### INFORMATION PROVIDED
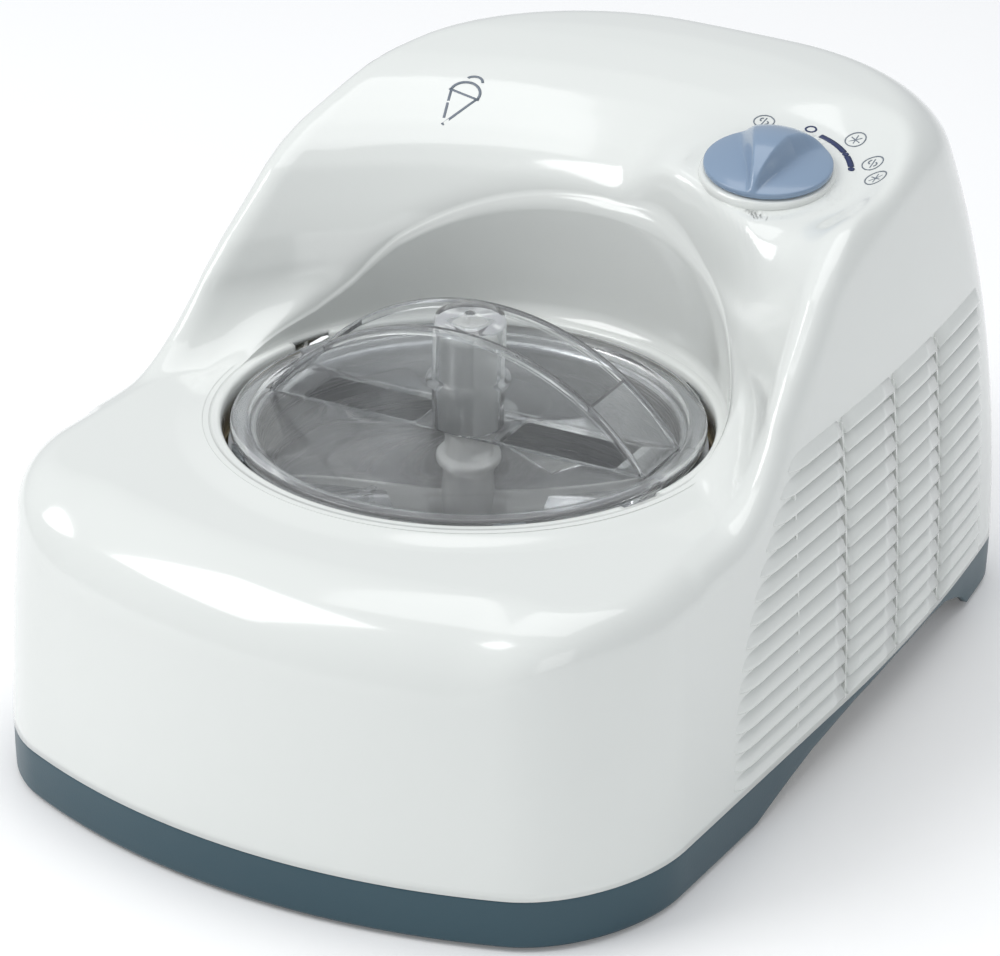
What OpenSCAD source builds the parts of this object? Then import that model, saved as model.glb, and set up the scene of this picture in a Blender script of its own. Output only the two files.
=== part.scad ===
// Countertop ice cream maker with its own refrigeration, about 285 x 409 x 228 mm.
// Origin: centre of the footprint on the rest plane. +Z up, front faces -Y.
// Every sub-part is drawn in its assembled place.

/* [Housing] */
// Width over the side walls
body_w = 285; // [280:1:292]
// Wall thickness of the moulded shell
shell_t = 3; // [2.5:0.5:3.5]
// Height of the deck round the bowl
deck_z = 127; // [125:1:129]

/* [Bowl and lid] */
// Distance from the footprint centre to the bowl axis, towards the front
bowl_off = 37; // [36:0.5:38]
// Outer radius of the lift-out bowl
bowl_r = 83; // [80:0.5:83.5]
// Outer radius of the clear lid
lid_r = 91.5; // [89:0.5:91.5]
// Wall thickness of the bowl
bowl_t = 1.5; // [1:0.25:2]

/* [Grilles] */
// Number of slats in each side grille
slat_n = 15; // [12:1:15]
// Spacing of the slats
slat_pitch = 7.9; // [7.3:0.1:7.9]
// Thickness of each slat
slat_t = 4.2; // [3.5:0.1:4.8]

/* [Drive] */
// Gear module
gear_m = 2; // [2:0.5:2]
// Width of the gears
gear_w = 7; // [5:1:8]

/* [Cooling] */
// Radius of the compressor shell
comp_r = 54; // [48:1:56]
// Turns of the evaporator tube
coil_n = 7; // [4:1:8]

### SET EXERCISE
Extract the full listing above without alteration.

### EXERCISE ANSWER
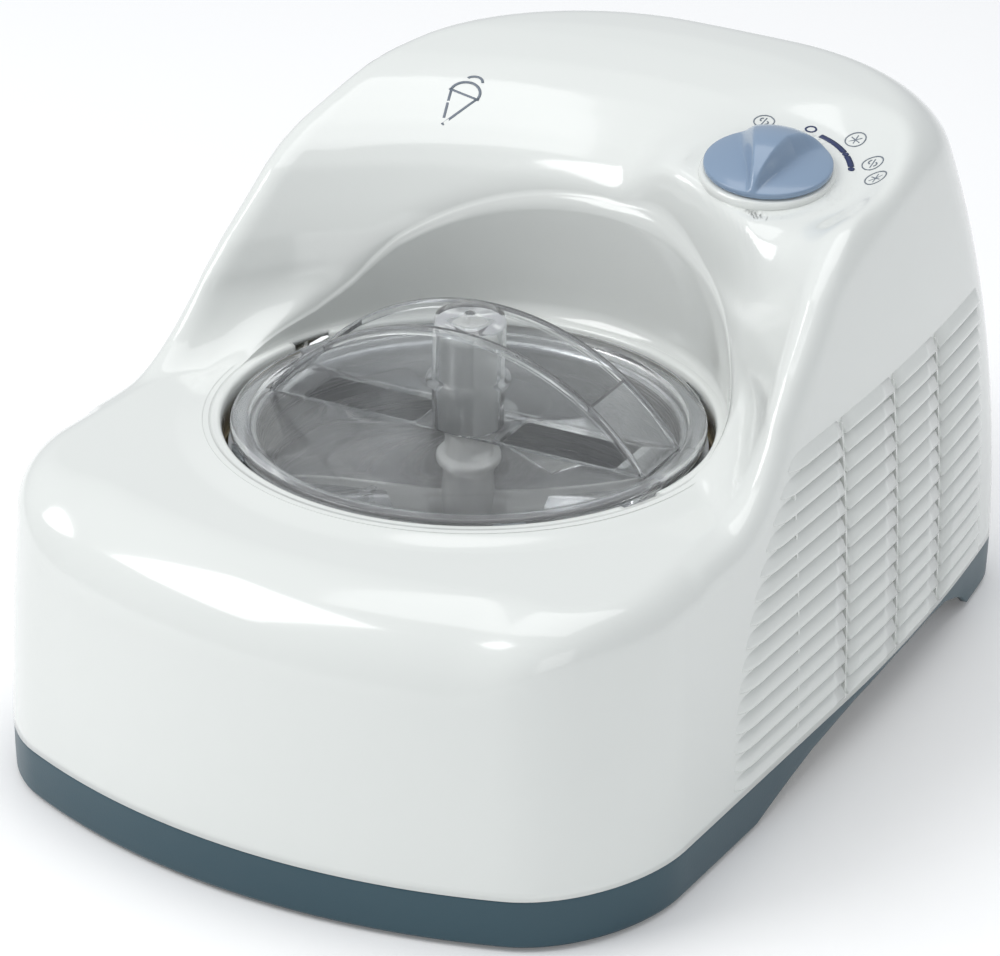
What OpenSCAD source builds the parts of this object? Then import that model, saved as model.glb, and set up the scene of this picture in a Blender script of its own. Output only the two files.
=== part.scad ===
// Countertop ice cream maker with its own refrigeration, about 285 x 409 x 228 mm.
// Origin: centre of the footprint on the rest plane. +Z up, front faces -Y.
// Every sub-part is drawn in its assembled place.

/* [Housing] */
// Width over the side walls
body_w = 285; // [280:1:292]
// Wall thickness of the moulded shell
shell_t = 3; // [2.5:0.5:3.5]
// Height of the deck round the bowl
deck_z = 127; // [125:1:129]

/* [Bowl and lid] */
// Distance from the footprint centre to the bowl axis, towards the front
bowl_off = 37; // [36:0.5:38]
// Outer radius of the lift-out bowl
bowl_r = 83; // [80:0.5:83.5]
// Outer radius of the clear lid
lid_r = 91.5; // [89:0.5:91.5]
// Wall thickness of the bowl
bowl_t = 1.5; // [1:0.25:2]

/* [Grilles] */
// Number of slats in each side grille
slat_n = 15; // [12:1:15]
// Spacing of the slats
slat_pitch = 7.9; // [7.3:0.1:7.9]
// Thickness of each slat
slat_t = 4.2; // [3.5:0.1:4.8]

/* [Drive] */
// Gear module
gear_m = 2; // [2:0.5:2]
// Width of the gears
gear_w = 7; // [5:1:8]

/* [Cooling] */
// Radius of the compressor shell
comp_r = 54; // [48:1:56]
// Turns of the evaporator tube
coil_n = 7; // [4:1:8]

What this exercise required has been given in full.